### Exercise requirements:
Please print all of the material below, word for word.

### Data lines:
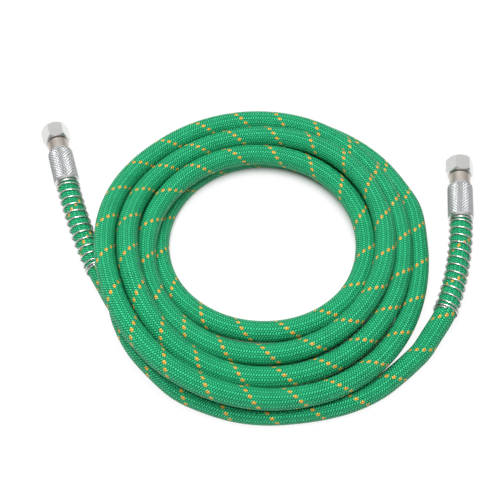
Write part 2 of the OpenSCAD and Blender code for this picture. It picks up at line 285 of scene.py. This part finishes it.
# %% Expressions on values
class Wire:
    """A node's value that can be used in Python expressions."""

    def __init__(self, tree, socket):
        self.tree, self.socket = tree, socket

    def math(self, operation, *others):
        node = self.tree.nodes.new("ShaderNodeMath")
        node.operation = operation
        for i, value in enumerate((self, *others)):
            if isinstance(value, Wire):
                self.tree.links.new(value.socket, node.inputs[i])
            else:
                node.inputs[i].default_value = value
        return Wire(self.tree, node.outputs[0])

    def __add__(self, other): return self.math("ADD", other)
    __radd__ = __add__
    def __mul__(self, other): return self.math("MULTIPLY", other)
    __rmul__ = __mul__
    def __sub__(self, other): return self.math("SUBTRACT", other)
    def __rsub__(self, other): return (self * -1.0) + other
    def __truediv__(self, other): return self.math("DIVIDE", other)
    def __pow__(self, other): return self.math("POWER", other)
    def fraction(self): return self.math("FRACT")
    def floor(self): return self.math("FLOOR")
    def clip(self): return self.math("MAXIMUM", 0.0).math("MINIMUM", 1.0)
    def size(self): return self.math("ABSOLUTE")
    def least(self, other): return self.math("MINIMUM", other)
    def most(self, other): return self.math("MAXIMUM", other)
    def step(self, low, high): return ((self - low) * (1.0 / (high - low))).clip()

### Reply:
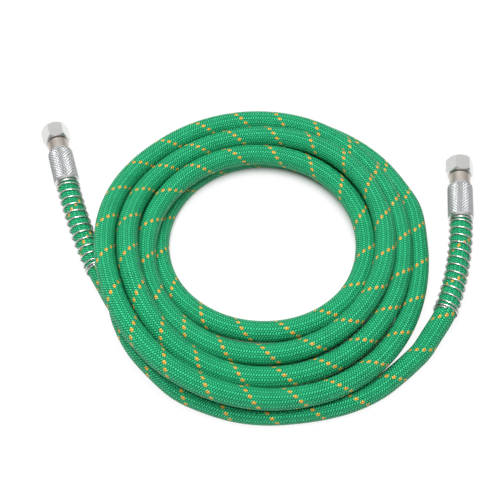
Write part 2 of the OpenSCAD and Blender code for this picture. It picks up at line 285 of scene.py. This part finishes it.
# %% Expressions on values
class Wire:
    """A node's value that can be used in Python expressions."""

    def __init__(self, tree, socket):
        self.tree, self.socket = tree, socket

    def math(self, operation, *others):
        node = self.tree.nodes.new("ShaderNodeMath")
        node.operation = operation
        for i, value in enumerate((self, *others)):
            if isinstance(value, Wire):
                self.tree.links.new(value.socket, node.inputs[i])
            else:
                node.inputs[i].default_value = value
        return Wire(self.tree, node.outputs[0])

    def __add__(self, other): return self.math("ADD", other)
    __radd__ = __add__
    def __mul__(self, other): return self.math("MULTIPLY", other)
    __rmul__ = __mul__
    def __sub__(self, other): return self.math("SUBTRACT", other)
    def __rsub__(self, other): return (self * -1.0) + other
    def __truediv__(self, other): return self.math("DIVIDE", other)
    def __pow__(self, other): return self.math("POWER", other)
    def fraction(self): return self.math("FRACT")
    def floor(self): return self.math("FLOOR")
    def clip(self): return self.math("MAXIMUM", 0.0).math("MINIMUM", 1.0)
    def size(self): return self.math("ABSOLUTE")
    def least(self, other): return self.math("MINIMUM", other)
    def most(self, other): return self.math("MAXIMUM", other)
    def step(self, low, high): return ((self - low) * (1.0 / (high - low))).clip()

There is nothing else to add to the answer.